# Dirty Kitchens



## 760GWS (Mar 16, 2015)

I scoped a 3" CI drain today in a food service business. After recording, I asked the owner when their last health inspection was, noting the layer of scum on the walls, floors and ss fixtures. He said, a month ago, with only minor infractions. Sure...

This isn't the worst by any means, but sure doesn't motivate me to want anything to eat or drink from this establishment.

Got any "kitchen nightmares" to share?


----------



## Master Mark (Aug 14, 2009)

I dont know, that place looks pretty clean to me....

I could take some pictures of some Chinese places around here
the the smell alone would make you puke....... 

I got an fancy Italian place we work in that I wont eat at... 
my wife wants to go there for a romantic evening and I told
her I would rather take her to White Castle....


----------



## Johnny Canuck (Feb 24, 2015)

I haven't been in a restaurant kitchen that WAS clean. Once worked at a resort with a "fancy" restaurant. During one 8 hour shift they had a tray of strip loin steaks sitting out on a box sitting on the floor. Many more horror stories


----------



## Cajunhiker (Dec 14, 2009)

When I was under this 3 compartment sink, the health inspector was escorting the owner and staff to the Dumpster with a pallet of eggs, a pallet of sour cream, a half pallet of cheese, and a half pallet of ground meat. All of it had to be thrown away. 

I thanked the health inspector for doing her job.


----------



## Redwood (Sep 8, 2008)

Master Mark said:


> I dont know, that place looks pretty clean to me....
> 
> I could take some pictures of some Chinese places around here
> the the smell alone would make you puke.......
> ...


Ahhh Yea... The Chinese laying cardboard on the floor to make it clean... LOL
You've seen that one right?:laughing:

I don't often eat out...
Even travelling I prefer to pack a lunch wherever possible...
What has been seen cannot be unseen...:laughing:


----------



## plumbdrum (Nov 30, 2013)

Redwood said:


> Ahhh Yea... The Chinese laying cardboard on the floor to make it clean... LOL
> 
> You've seen that one right?:laughing:
> 
> ...



I often go out for lunch with our city board of health inspector, I say if he's eating there it must be ok👍👍


----------



## Redwood (Sep 8, 2008)

plumbdrum said:


> I often go out for lunch with our city board of health inspector, I say if he's eating there it must be ok👍👍


Insider Information is a good thing...


----------



## plumbdrum (Nov 30, 2013)

If i go out to eat out of the city I have him call the inspector of that community to see if it's all good.
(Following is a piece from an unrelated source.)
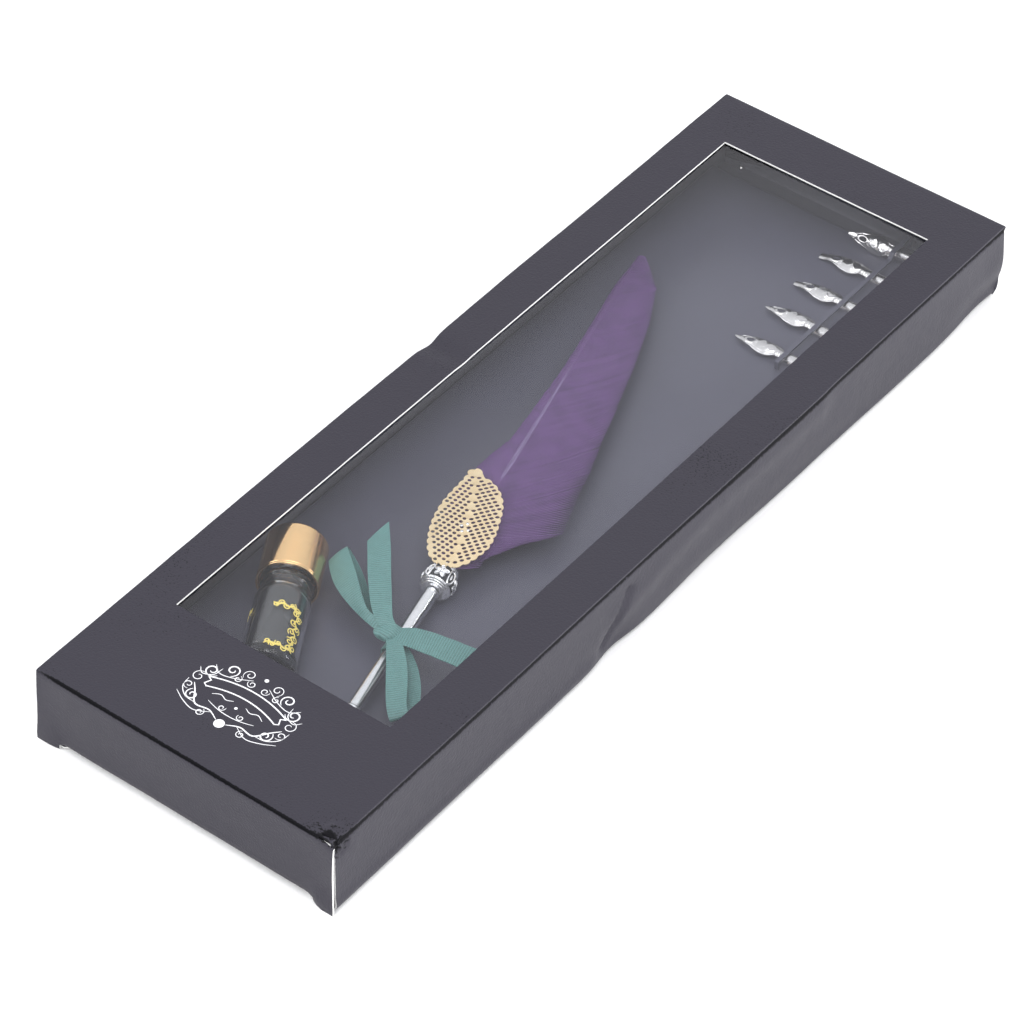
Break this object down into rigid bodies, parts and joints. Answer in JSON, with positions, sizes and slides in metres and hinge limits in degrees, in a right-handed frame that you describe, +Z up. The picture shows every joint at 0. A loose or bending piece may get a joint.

Yes red, inside info is good, so not having food poisoning


----------



## 89plumbum (May 14, 2011)

My dad went to a no HW call at a Chinese buffet once. When he walked into the utility room where the WH was, this old man was mixing new rice with old rice right on the terra cotta floor with a flat shovel. He said it was right between the WH and a floor drain.??


----------



## MACPLUMB777 (Jun 18, 2008)

when I first got into plumbing my mentor offered to take my wife and me out to a steak dinner at the best place in town so I named this really fancy restaurant downtown and he said oh no you do not want to eat there 
because I have seen their kitchen,

after that I always looked at the kitchens where I was doing plumbing work


----------



## plumbdrum (Nov 30, 2013)

Many years ago I did a brand new Chinese restaurant , on the last day of doing some work at the building I showed up in the morning and there was a Chinese guy taking a bath in the 3 bay sink and the rest of I guess his family were sleeping in the walk in cooler ( not operating at that time, brrrrr) . I quickly shut the door and went to go finish some other work to let them finish their baths. True store , still laugh at that one.


----------



## leakfree (Apr 3, 2011)

Did some work in a Taco Bell about 6 years ago,haven't been back in one since,too much slime and things moving around..........


----------



## OpenSights (Mar 23, 2015)

From what I've seen in MI, restaurant here are much better than when I worked in SoKal. Out there you didn't even need to be working in the kitchen to see a cockroach crawling up the wall at a Jack in the Box. 

I always make a point of telling either the owner or manager when their kitchen is top notch! Sometimes you get a thank you, sometimes a free lunch.:thumbup: But there are a few places where the wife says "We went to such and such for a work lunch today." And I'll say "I'll get you a puke bucket, and bring it with you when we go to bed tonight.... just incase."


----------



## Plumbus (Aug 4, 2008)

Finished a restaurant a couple of weeks ago. Less than a week later I was walking in the kitchen and almost fell down due to a slippery surface3 and the floor wasn't wet.


----------